For more than a decade, Lance Armstrong was a hero: a role model for his sporting achievements as the seven-time winner of the Tour de France, and an example of a brave battle won against cancer. He brought American attention to the Tour, and to cycling. When the illusion shattered, the whole world was aghast…save for David Walsh. A Sunday Times sports journalist, Walsh had suspected for years that the athlete took performance enhancing drugs, and had continuously sought to prove it.
The Program is based on Walsh’s book on the topic, The Seven Deadly Sins, and is a no holds barred condemnation of Armstrong’s character. With a stunning lead performance from Ben Foster as Armstrong, the film is entertaining, but awkwardly plotted – and perhaps too quick to narrow on Armstrong’s flaws, rather than examining the system which led him to his transgressions.
Beginning as Armstrong embarks on his first Tour, the film follows him through his cancer, seven victories, and comeback – until his infamous confession interview with Oprah Winfrey. From the very beginning, he is shown as easily corrupted. Quick to realise that his competitors are taking performance-enhancing drugs, he is eager to join their ranks, urging doctor Michele Ferrari (an unrecognisable, bespectacled Guillaume Canet) to put him on his ‘program’. At first sent away by Ferrari, he procures his first drugs himself, encouraging his team to follow suit. His team manager Johan Bruyneel (Denis Menochet) later becomes the coordinator for the purchase and supply of the substances, coaching his athletes on how to cheat the elaborate tests imposed by the regulation agencies. The film simultaneously follows Floyd Landis (Jesse Plemons), at one time Armstrong’s teammate, whose story is spun into a moving subplot. Plemons shows him as determined to win, but racked by his religious conscience and passion for cycling, which seems to go beyond that of his colleagues.

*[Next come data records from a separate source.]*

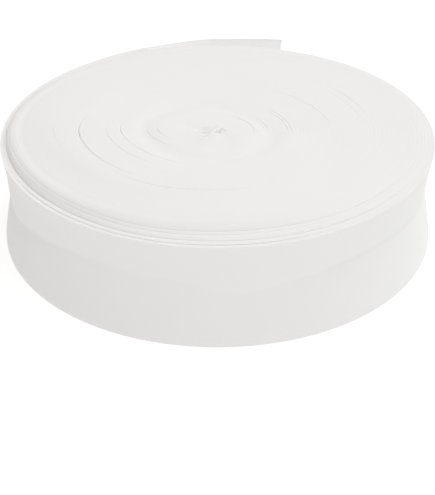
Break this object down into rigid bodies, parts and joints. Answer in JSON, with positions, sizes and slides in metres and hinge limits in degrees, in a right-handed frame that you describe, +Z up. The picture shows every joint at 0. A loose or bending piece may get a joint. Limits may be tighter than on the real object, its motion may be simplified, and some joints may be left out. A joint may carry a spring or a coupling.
{
  "type": "roll of bias tape",
  "caption": "Flat roll of wide white folded bias tape, wound on itself without a core, with its loose end standing off one side.",
  "frame": {"origin": "on the surface that the roll lies on, under the middle of its footprint", "axes": "+Z up along the roll's axis, +X the way that the loose end points, +Y towards the side that the loose end stands off"},
  "size_m": [0.1032, 0.105, 0.0258],
  "materials": {
    "wound_tape": "matt white plain-weave cloth, pressed into folds",
    "loose_tape": "matt white plain-weave cloth, pressed into folds"
  },
  "bodies": {
    "root": {"roll": "wound_tape", "loose_end": "loose_tape"}
  },
  "joints": []
}
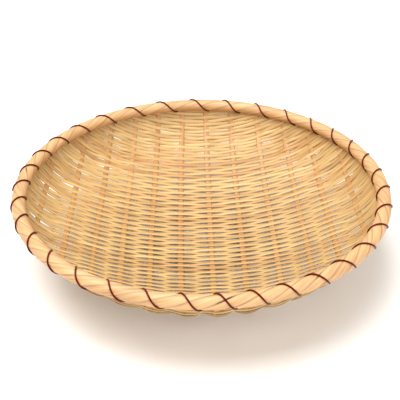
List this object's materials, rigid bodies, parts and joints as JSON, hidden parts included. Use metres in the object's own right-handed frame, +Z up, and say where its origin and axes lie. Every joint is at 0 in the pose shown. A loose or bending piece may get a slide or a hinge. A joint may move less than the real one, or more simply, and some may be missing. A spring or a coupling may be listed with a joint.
{
  "type": "winnowing basket",
  "caption": "Round shallow bamboo winnowing basket: fine wefts woven over flat ribs into an open dish, with a strip-wrapped rim lashed with dark wire.",
  "frame": {"origin": "under the middle of the dish, at the height of its lowest weft, where it rests", "axes": "+Z up out of the open dish, ribs along Y from front (-Y) to back, wefts along X"},
  "size_m": [0.3826, 0.3833, 0.087],
  "materials": {
    "rib_bamboo": "split bamboo, smooth outer skin, warm orange tan",
    "weft_bamboo": "thin split bamboo, satin, straw yellow",
    "rim_bamboo": "smooth bamboo skin, satin, pale peach yellow",
    "lashing_wire": "enamelled wire, glossy dark red brown"
  },
  "bodies": {
    "root": {"rib_01": "rib_bamboo", "rib_02": "rib_bamboo", "rib_03": "rib_bamboo", "rib_04": "rib_bamboo", "rib_05": "rib_bamboo", "rib_06": "rib_bamboo", "rib_07": "rib_bamboo", "rib_08": "rib_bamboo", "rib_09": "rib_bamboo", "rib_10": "rib_bamboo", "rib_11": "rib_bamboo", "rib_12": "rib_bamboo", "weft_band_01": "weft_bamboo", "weft_band_02": "weft_bamboo", "weft_band_03": "weft_bamboo", "weft_band_04": "weft_bamboo", "weft_band_05": "weft_bamboo", "weft_band_06": "weft_bamboo", "weft_band_07": "weft_bamboo", "weft_band_08": "weft_bamboo", "weft_band_09": "weft_bamboo", "weft_band_10": "weft_bamboo", "weft_band_11": "weft_bamboo", "weft_band_12": "weft_bamboo", "weft_band_13": "weft_bamboo", "rim_inner_hoop": "rim_bamboo", "rim_outer_hoop": "rim_bamboo", "rim_strip_01": "rim_bamboo", "rim_strip_02": "rim_bamboo", "rim_strip_03": "rim_bamboo", "rim_strip_04": "rim_bamboo", "rim_strip_05": "rim_bamboo", "rim_strip_06": "rim_bamboo", "rim_lashing": "lashing_wire"}
  },
  "joints": []
}
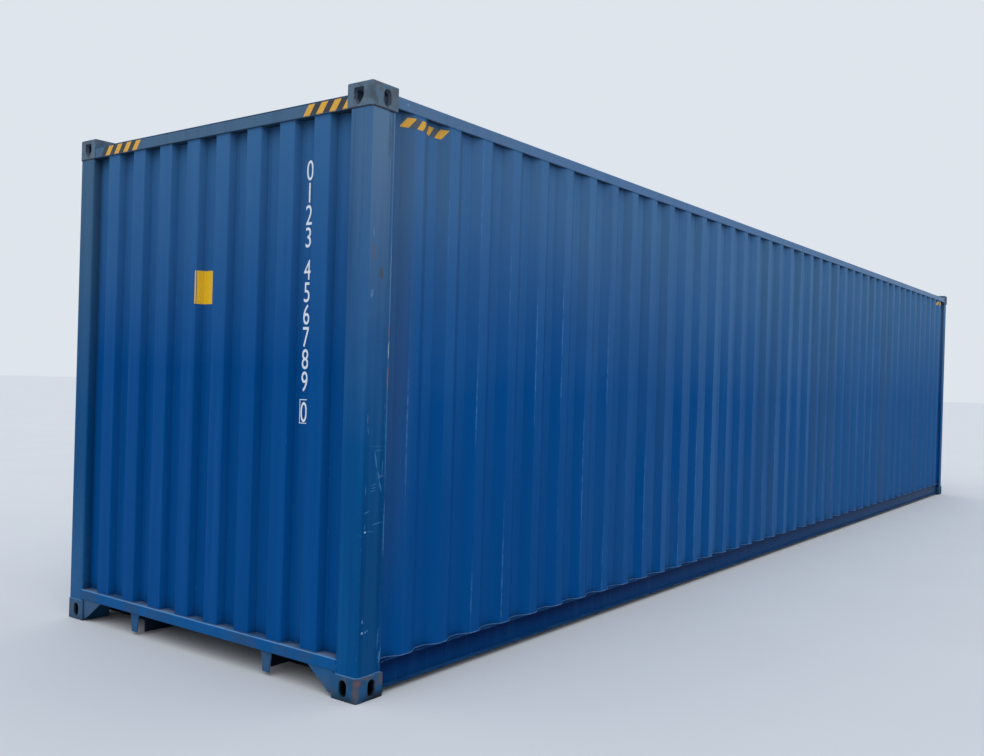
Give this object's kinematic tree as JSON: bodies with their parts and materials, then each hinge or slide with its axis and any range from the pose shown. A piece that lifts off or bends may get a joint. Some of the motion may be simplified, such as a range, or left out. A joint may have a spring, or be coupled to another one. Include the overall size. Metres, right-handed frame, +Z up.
{
  "type": "shipping container",
  "caption": "High-cube steel shipping container with corrugated walls, corner castings, timber floor and closed cargo doors.",
  "frame": {"origin": "middle of the container's footprint, on the plane under the bottom castings", "axes": "+Z up, +X along the length towards the door end, +Y across the width towards the left side"},
  "size_m": [12.192, 2.438, 2.896],
  "materials": {
    "casting_steel": "painted, worn, rust patches",
    "frame_paint": "satin, faded",
    "wall_paint": "satin, faded",
    "roof_paint": "satin, faded",
    "underframe_paint": "dull",
    "floor_wood": "oiled boards",
    "gasket_rubber": "matt",
    "gear_steel": "galvanised"
  },
  "bodies": {
    "root": {"casting_front_right_bottom": "casting_steel", "casting_front_left_bottom": "casting_steel", "casting_rear_right_bottom": "casting_steel", "casting_rear_left_bottom": "casting_steel", "casting_front_right_top": "casting_steel", "casting_front_left_top": "casting_steel", "casting_rear_right_top": "casting_steel", "casting_rear_left_top": "casting_steel", "front_post_right": "frame_paint", "front_post_left": "frame_paint", "rear_post_right": "frame_paint", "rear_post_left": "frame_paint", "front_header": "frame_paint", "front_sill": "frame_paint", "sill_gussets": "frame_paint", "tunnel_legs": "frame_paint", "rear_header": "frame_paint", "rear_sill": "frame_paint", "top_rail_right": "frame_paint", "top_rail_left": "frame_paint", "bottom_rail_right": "frame_paint", "bottom_rail_left": "frame_paint", "front_wall": "wall_paint", "side_wall_right": "wall_paint", "side_wall_left": "wall_paint", "roof": "roof_paint", "roof_end_plates": "roof_paint", "floor_boards": "floor_wood", "floor_strip": "gear_steel", "cross_members": "underframe_paint", "gooseneck_tunnel": "underframe_paint", "tunnel_bows": "underframe_paint", "door_frame_right": "frame_paint", "door_frame_left": "frame_paint", "door_panel_right": "wall_paint", "door_panel_left": "wall_paint", "door_gasket": "gasket_rubber", "locking_bars": "gear_steel", "bar_cams": "gear_steel", "cam_keepers": "gear_steel", "bar_guides": "gear_steel", "door_handles": "gear_steel", "handle_catches": "gear_steel", "door_hinges": "frame_paint", "hinge_lugs": "frame_paint"}
  },
  "joints": []
}
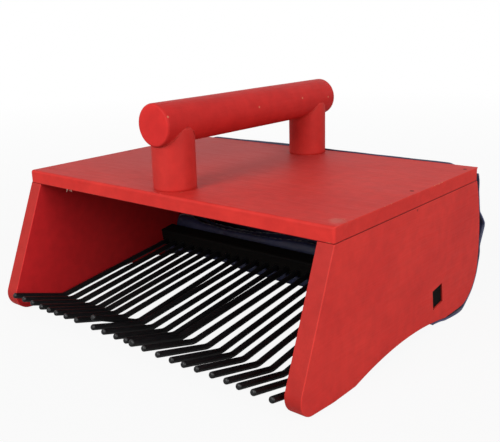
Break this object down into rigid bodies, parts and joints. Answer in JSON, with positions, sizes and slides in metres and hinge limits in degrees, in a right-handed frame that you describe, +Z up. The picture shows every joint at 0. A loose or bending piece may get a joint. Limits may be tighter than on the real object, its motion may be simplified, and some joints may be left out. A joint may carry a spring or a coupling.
{
  "type": "berry picker",
  "caption": "Hand scoop for picking berries: wooden hood with a dowel handle, a comb of bent wire tines and a cloth pouch at the back.",
  "frame": {"origin": "on the ground under the middle of the picker's bounding box", "axes": "+Z up, -Y the way the mouth and the tines point, +X to the right for someone who faces the mouth"},
  "size_m": [0.285, 0.2524, 0.1672],
  "materials": {
    "red_wood": "satin brush-painted",
    "dark_wood": "black stained",
    "black_wire": "satin",
    "navy_cloth": "matte woven",
    "nail_steel": "dulled"
  },
  "bodies": {
    "root": {"top_board": "red_wood", "left_side_board": "red_wood", "right_side_board": "red_wood", "handle_bar": "red_wood", "front_handle_post": "red_wood", "rear_handle_post": "red_wood", "tine_bar": "dark_wood", "top_board_nails": "nail_steel", "handle_screws": "nail_steel", "pouch_cloth": "navy_cloth", "top_edge_tacks": "nail_steel", "left_edge_tacks": "nail_steel", "right_edge_tacks": "nail_steel", "tine_bar_tacks": "nail_steel", "tine_01": "black_wire", "tine_02": "black_wire", "tine_03": "black_wire", "tine_04": "black_wire", "tine_05": "black_wire", "tine_06": "black_wire", "tine_07": "black_wire", "tine_08": "black_wire", "tine_09": "black_wire", "tine_10": "black_wire", "tine_11": "black_wire", "tine_12": "black_wire", "tine_13": "black_wire", "tine_14": "black_wire", "tine_15": "black_wire", "tine_16": "black_wire", "tine_17": "black_wire", "tine_18": "black_wire", "tine_19": "black_wire", "tine_20": "black_wire", "tine_21": "black_wire", "tine_22": "black_wire", "tine_23": "black_wire", "tine_24": "black_wire"}
  },
  "joints": []
}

In his role, Foster is as if possessed by Armstrong, his adoption of his public persona seamless. Yet in private, the film’s depiction of his personality is damning, Armstrong turning arrogant, menacing and an all-round bully – a sharp contrast to David Walsh (Chris O’Dowd). O’Dowd’s Irish accent may be variable, but he comes across as earnest about his passion for the sport and determination to dig up the truth.
Writer John Hodge takes an odd approach to the film’s storytelling. The plot is a mix of Walsh’s investigation with straightforward biopic fare, and this doesn’t work very well. Walsh is not in the film enough to suffice to a proper investigative plot line, while a biopic angle of Armstrong needed, at the very least, a dollop of sympathy. The film shows none for its subject matter.
An unpleasant individual Armstrong may be, but Frears regrettably neglects to assess the system that produced him – an angle which would have been interesting to investigate. What would have it meant for his career had he refused the drugs? Without results, he probably would have fallen into anonymity, for better or worse. The Program implies that everyone was complicit, from the media to testing agencies, and as such, collectively ruined the careers of those who remained honest. Yet the film is rather eager to pin the blame on an individual, failing to give Armstrong any leeway for context in which he was forced to navigate. Ultimately, The Program is well acted, but lacks the compelling structure and nuance that would have made it a great biopic.
The Program is now out in UK cinemas.